Laurence Bazin a fait ses études à l’école nationale de cinéma Louis-Lumière et travaille comme cheffe-monteuse sur des films documentaires.

Il y a un paradoxe lorsqu’on immortalise un instant avec une caméra. On crée un souvenir, enregistré sur la vidéo, mais on est absent de ce souvenir, puisque qu’on se situe de l’autre côté de l’appareil. Lorsqu’on filme, on se soustrait à ce qu’on enregistre, on s’efface du souvenir, on se retire de la situation : on n’apparaît pas à l’image. En laissant la possibilité aux propriétaires des films amateurs de commenter leurs vidéos, les réalisatrices leur rendent leur présence, les investissent dans les images. La voix est une présence qui vient combler ce manque dans l’image, et les réalisatrices n’hésitent pas à nous montrer les personnes qui interviennent dans le film, pour donner un corps à cette voix, permettre au spectateur de projeter qui se tient derrière la caméra Super 8.

Dans un reportage ou un documentaire « classique », une voix off serait venue raconter l’histoire de la construction des banlieues parisiennes dans les années 60-70. Ici, ce processus est donc remplacé par un travail de mémoire des intervenants qui partagent leurs souvenirs et commentent leurs vidéos. C’est à travers les histoires des familles qu’on découvre l’histoire des banlieues. En montrant des images du quotidien des gens, le film raconte la vie des quartiers, sa banalité, sa « normalité », loin des représentations sensationnalistes qu’on peut parfois en avoir. Les images d’archive ne viennent donc pas illustrer un propos, elles sont le point de départ du film, ce sont elles qui véhiculent du sens. Elles expriment un bien-être de la vie en banlieue à travers leur charme désuet et leur simplicité teintée poésie.

« Ils ont filmé les grands ensembles » est aussi un film sur l’intimité. Les vidéos nous immergent dans la vie des gens, nous dévoilent des instants en famille filmés dans un cadre privé. La voix off d’une des réalisatrices, qui fait office de fil rouge tout au long du film, est elle-même à la première personne, comme si elle lisait un journal intime, qui fait écho à l’intimité des images en Super 8.

On constate à la vision du film que la banlieue était encore dans les années 60-70 un lieu de campagne, une utopie en pleine construction où chacun se sentait participant de l'élaboration d'une collectivité. Un lieu familial, où il fait bon vivre, avec un lien social fort : fierté du numéro de sa tour, paliers et cages d’escalier comme lieux de rencontre entre voisins…

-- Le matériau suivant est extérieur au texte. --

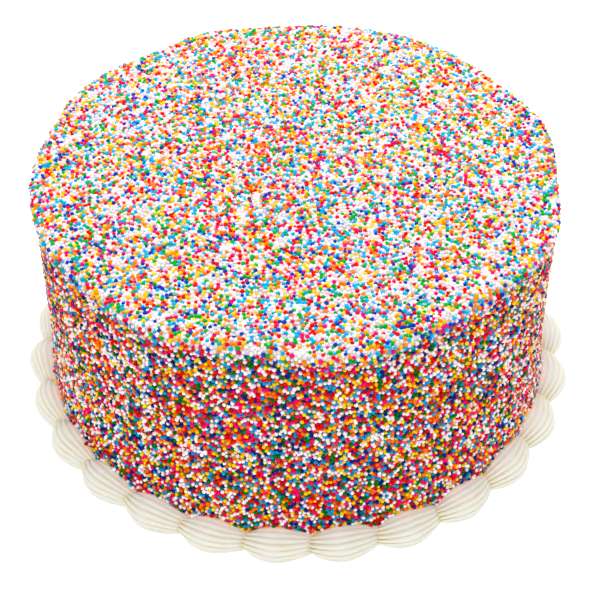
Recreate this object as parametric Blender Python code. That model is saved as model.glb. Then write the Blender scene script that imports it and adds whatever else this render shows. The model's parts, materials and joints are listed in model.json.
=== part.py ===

La construction rapide des grands ensembles et des villes nouvelles était un symbole de progrès et d’espoir, et répondait à l’urgence de la crise du logement. Un homme témoigne : « c’était le paradis, on avait l’eau chaude, l’eau froide, l’électricité…». Se dessine alors un portrait de la période des « Trente Glorieuses », l’excitation du confort moderne des appartements et du rêve du logement pour tous. Un temps de construction, donc de possibilité de lendemains plus heureux.

Mais à partir de la crise du choc pétrolier de 1973, les classes moyennes désertent les banlieues pour aller s’installer dans des pavillons. Les quartiers deviennent alors le refuge des victimes de la précarité. Ces espaces qui « représentaient le progrès technique et social ont en quelques années été assimilés à des images d’échec et de marginalité ». Les vidéastes amateurs témoignent de la disparition des campagnes au profit de l’urbanisation. La banlieue se transforme, perd ses espaces verts, se recouvre de béton. Entre les images pimpantes, colorées des vidéos Super 8 et les prises de vue des réalisatrices dans les quartiers aujourd’hui, quelque chose s’est terni.

Mais les réalisatrices n’oublient pas que des gens vivent encore heureux dans ces banlieues. Une mère de famille, ainsi que trois jeunes femmes, témoignent du plaisir et de la fierté qu’elles ont à y habiter. Le film partage des souvenirs pour mieux mettre en perspective le présent, ses possibilités, ses espoirs. Il se termine sur une tour désossée, comme si une page de l’histoire se tournait. C’est qu’il est encore temps de changer le paysage. La banlieue peut toujours se réinventer, prendre un autre visage. C’est le temps, à nouveau, de la reconstruction et des possibles.

- En quoi les vidéos en Super 8 contrastent-elles avec les images de banlieues qu’on voit aujourd’hui dans les médias ?

- Pourquoi la plupart des gens interviewés ont-ils quitté les grands ensembles ?

- Quelles grandes transformations les banlieues de l’Essonne ont-elles connu entre 1970 et aujourd’hui ? Quelles en sont les causes ?

- Comment le film montre-t-il qu’on peut vivre heureux en banlieue aujourd’hui ?

- Le travail de Marie-Catherine Delacroix, qui réalise le film avec Laurence Bazin, est de récupérer des films amateurs tournés en Essonne pour le compte de son association Cinéam.

- Marie-Catherine Delacroix fait la rencontre de Laurence Bazin, car celle-ci n’est autre que sa voisine !

- Les deux réalisatrices disposaient de plus de 50 heures de films amateurs. Elles ont réussi à en faire un documentaire de 53 minutes.